Pushing against you to get away

If your cat is exhibiting any of these behaviours make sure to allow your cat to cool off so they do not build a bad association to you because of the interactions. What do I mean by that? Well, if you continuously pick up your cat when they are unhappy with you picking them up, your cat may begin relating you approaching them as “my owner is approaching me to pick me up” even if picking your cat up wasn’t your intention. 

My mom’s cat Walker is the perfect example of a cat who I mistakingly conditioned into believing that every time I’m around he’s going to be picked up for a nail cutting. As you can assume because Walker believes I’m going to “torment him” every time I’m around he hides under tables and chairs.
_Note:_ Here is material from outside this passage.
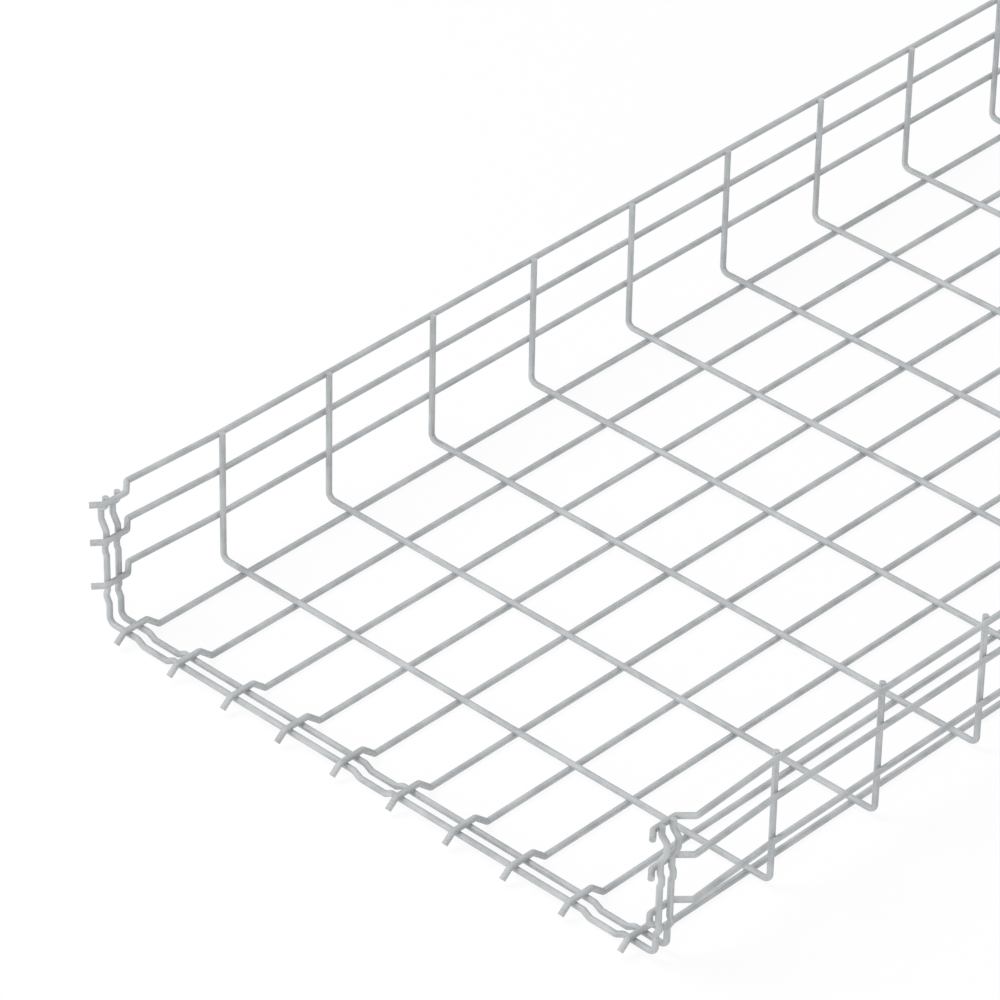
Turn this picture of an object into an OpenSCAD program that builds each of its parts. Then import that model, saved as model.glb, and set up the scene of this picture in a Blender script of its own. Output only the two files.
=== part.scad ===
// Welded wire cable basket: a U-shaped tray of steel wire for carrying cables, with a formed
// coupler at its front end that snaps over the last cross wire of the tray before it.
// X runs across the tray, Y along it away from the coupler, and Z up from the surface it rests on.

/* [Tray] */
// Outside width, over the side wires
tray_w = 500; // [200:50:600]
// Number of cross wires, the first one pitch behind the coupler
cross_count = 30; // [3:1:30]
// Spacing of the cross wires along the tray
cross_pitch = 100; // [60:5:120]
// Spacing of the floor wires across the tray
floor_pitch = 50; // [45:1:60]
// Length of wire that stands out past the last cross wire
plain_end = 10; // [6:1:16]

/* [Wire] */
// Diameter of every wire
wire_d = 4.4; // [3.8:0.1:5]
// Depth that two crossing wires are forged into each other by the weld
weld_sink = 0.73; // [0.3:0.01:1.2]
// Radius of the bends between the floor and the sides, at the axis of the wire
bend_r = 5.2; // [4.5:0.1:8]
// Radius of the sharp bends of the steps, tails and hooks, at the axis of the wire
kink_r = 3; // [2.8:0.1:3.2]

/* [Sides] */
// Height of the low side wire over the cross wires in the floor, axis to axis
low_h = 34.5; // [32:0.5:40]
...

Unfortunately, it can take months, if not years, to undo conditioning that has affected our cats. Some forms of learned behaviours and conditioning can be linked to trauma or abuse, which is why it can be more challenging to interact with some rescue cats. Though it can be more challenging to interact with cats who have been affected by abuse or trauma, there is no saying whether or not your cat will grow out of it. 
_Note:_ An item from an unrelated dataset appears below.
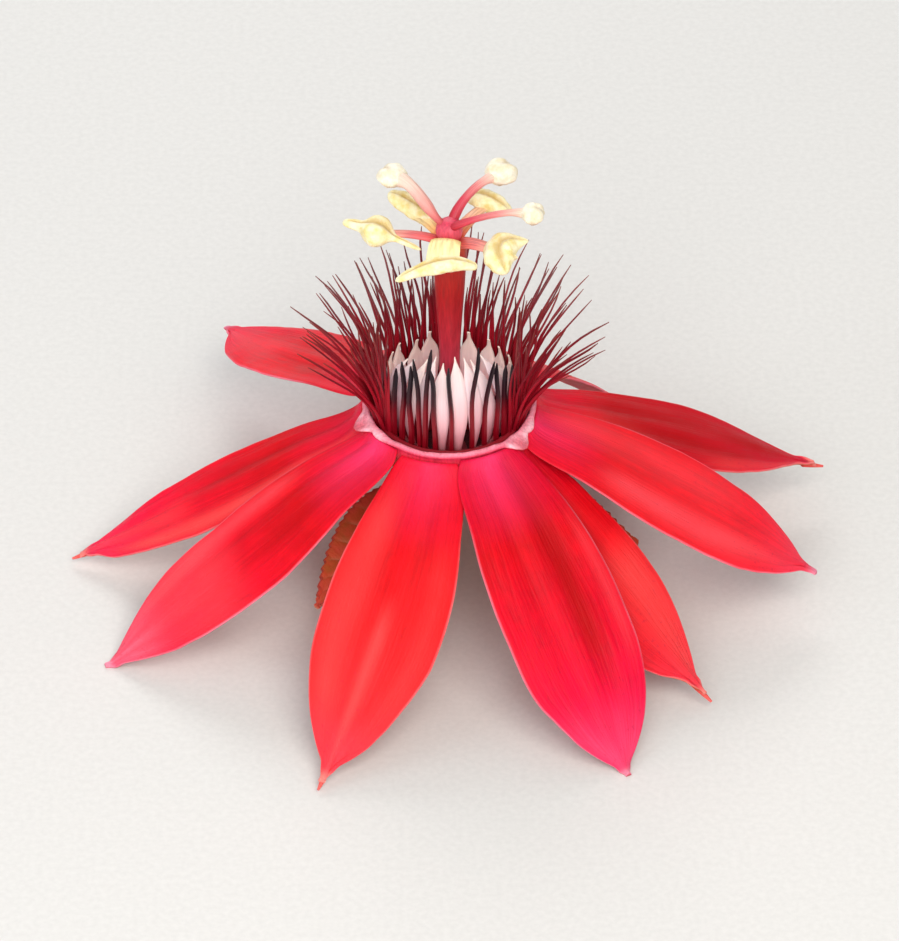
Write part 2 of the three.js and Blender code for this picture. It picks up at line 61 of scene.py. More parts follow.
RIM_HEIGHT = 36.5  # rim of the floral cup above the surface

# Profiles are lists of radius and height above the rim. The cup's runs from the middle of
# its floor up the inside, over the lip and down the outside.
CUP_RADIUS = 15.1
CUP_FLOOR = -10.2
CUP_PROFILE = [
    (5.0, CUP_FLOOR), (7.4, -10.0), (9.2, -9.2), (10.9, -7.6), (12.0, -6.0), (12.7, -4.5),
    (13.3, -3.0), (13.75, -1.5), (14.0, -0.5), (14.1, 0.1), (14.3, 0.42), (14.62, 0.56),
    (14.95, 0.46), (15.2, 0.16), (15.22, -0.16), (15.0, -0.42), (14.86, -0.62), (15.0, -0.95),
    (15.2, -1.8), (15.15, -2.9), (14.8, -4.0), (14.2, -5.2), (13.3, -6.8), (12.1, -8.4),
    (10.6, -9.9), (8.7, -11.2), (6.6, -12.1), (4.9, -12.6), (3.6, -12.9), (3.1, -13.4),
]
CUP_SIDES = 120
CUP_RIBS = 10
RIB_HEIGHT = 0.22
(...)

kalista-closeup-with-ears-back
Photo from Why Is My Cat Scared of Cucumbers? Is It Safe to Scare Your Cat?

HEALTH PRECAUTIONS WHEN KISSING YOUR CAT

As much as we love interacting with our cats and want to show affection to them, we must understand that cats carry bacteria and dirt that you may not be completely aware of. Now, I’m not saying that you shouldn’t kiss your cat gently on the forehead, but you will want to practice some precautions.

Never kiss your cat on the lips or the mouth. As cute as it may be, cats often feel invaded when humans stick their faces too close to them. The invasion of space may result in a cat biting you or attacking you in some way. Again, a cat’s distaste in behaviour or actions should not be taken lightly as it can cause the cat to lose trust in you or may stress the cat out enough to avoid you for a period of time.

Cat’s mouths can also be the breeding ground of bacterias as cats use their tongues to clean their full bodies. We were quickly reminded of the bacterium a cat can culture during our most recent vet visit when our vet explained that overgrooming or excessive licking of Beau’s incision site (from his PU Surgery) could actually cause him to become sick. Similarly, bacteria and parasites can spread from a cat to humans through the saliva, especially if a cat is an outdoor-indoor cat.  Cats can also cause humans to get sick if they suffer from dental problems, as dental problems are commonly associated with bleeding gums.

Never, ever, ever kiss a cat that you don’t know or a cat who lives outdoors. It doesn’t matter whether or not the cat is friendly, kissing an outdoor cat can be unsafe, especially if you don’t know the medical history of said cat. 

In general, it’s always a good idea to wash your hands after handling a cat, especially before eating. Washing your hands with soap and water will reduce the chances of parasites and bacteria transfer, whether or not you’ve kissed your cat.

SO SHOULD I KISS MY CAT?

Ultimately, choosing to kiss your cat is going to depend on whether your cat enjoys kisses or not. If you have not yet kissed your cat or do not know whether or not your cat likes kisses, however, I would recommend waiting until your cat is completely comfortable with you or snuggling with you before you attempt it.

As mentioned, if ever your cat acts out because you have kissed them, immediately stop kissing them. Getting your cat to “like kisses” is not worth the amount of stress it can cause to a cat, especially if your cat is the type to become grumpy or angry after the interaction.

As an alternative, find other ways your cat enjoys your affection. For example, Beau’s favourite type of affection I give him is rubbing my chin against his forehead, while Kalista loves it when we rub our fingers against the side of her mouth.

I also recommend watching your cat see the ways that they mark their territory or show affection to the things they love. Try to replicate the behaviours that your cat already exhibits to ensure that your cat is the most comfortable they can be. So, if your cat walks up to you to sit in your lap, begin placing your cat in your lap. If your cat likes headbutting you, headbutt them back or use your fist gently as a pseudo-head.